John Smith died suddenly and unexpectedly in 1994, and in the subsequent leadership contest Tony Blair won a large majority of his party's support.

Blair immediately launched his campaign for the modernisation of the Labour Party, determined to complete the shift further towards the political centre which he saw as essential for victory. The debate over Clause 4 of the party's constitution was considered the crucial test of whether its members would commit to Mr Blair's project. He removed the commitment to public ownership, and at this time coined the term New Labour.

The Labour Party won the 1997 General Election by a landslide, after 18 years in Opposition. At the age of 43 , Tony Blair became the youngest Prime Minister since Lord Liverpool in 1812.

The government began to implement a far-reaching programme of constitutional change, putting the question of devolution to referendums in Scotland and Wales.

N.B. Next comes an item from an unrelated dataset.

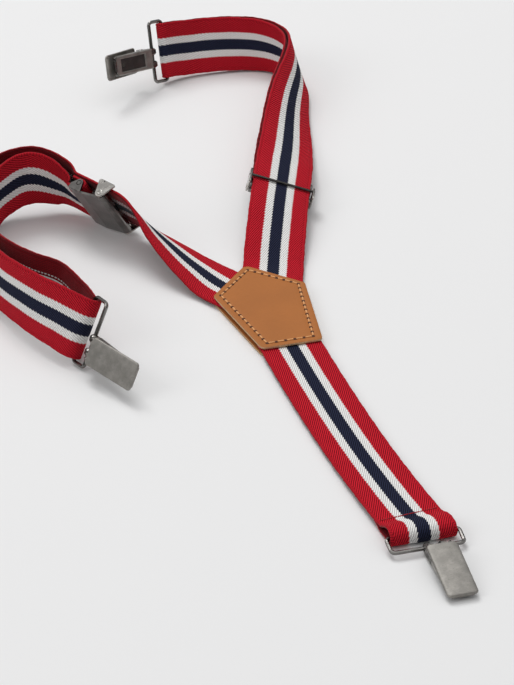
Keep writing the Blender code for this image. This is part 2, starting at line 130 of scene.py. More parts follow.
STRAP_ROW = 1.0  # length of one row of the webbing's faces
RIB_PITCH = 0.78
RIB_ANGLE = 28.0  # of the twill ribs to the strap's length
NAVY_HALF = 2.5
WHITE_HALF = 5.6
SELVAGE_FROM = 11.25
STITCH_PITCH = 3.6
STITCH_R = 0.38
HOLE_R = 0.7
SEAM_PITCH = 2.2
SEAM_R = 0.22
LEVER_HOLE_R = 0.75
PLATE_EAR_R = 1.9
LEVER_EAR_R = 2.0
EAR_HALF = 4.5  # of an adjuster's ear, along the strap at its top
EAR_FOOT_R = 2.2
BRIDGE_BAR_R = 0.6
EDGE_EASE = 0.18
SOFT_ANGLE = 50  # edges that turn by less than this are shaded smooth
METAL_ANGLE = 38
CAD_ANGLE = 35

RED = (0.52, 0.004, 0.016)
# a lighter copy of the red: painted highlight on the twill crests
RED_CREST_HIGHLIGHT = (0.72, 0.018, 0.036)
WHITE = (0.93, 0.92, 0.90)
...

An elected post of Mayor of London was established at the head of a new capital-wide authority, and all but 92 hereditary peers were removed from the House of Lords in the first stage of its reform. The government has also implemented an investment programme of £42 billion in its priority areas of health and education.

Tony Blair was re-elected with another landslide majority in the 2001 General Election.

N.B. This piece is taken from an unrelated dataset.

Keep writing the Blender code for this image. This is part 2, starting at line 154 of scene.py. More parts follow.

His second term was dominated by foreign policy issues - notably the 'war on terror' which followed the September 11 attacks in New York, and the war in Iraq.

The Labour Party went on to win a third term for Mr Blair in May 2005, albeit with a reduced majority.

Outside Number 10 on the day after his victory, the PM said that 'respect' would play a big part in his third term agenda.

He said he wanted to bring back:

"A proper sense of respect in our schools, in our communities, in our towns and our villages."

Mr Blair is married to the barrister Cherie Booth QC, and they have four children. Their youngest, Leo, was the first child born to a serving Prime Minister in over 150 years.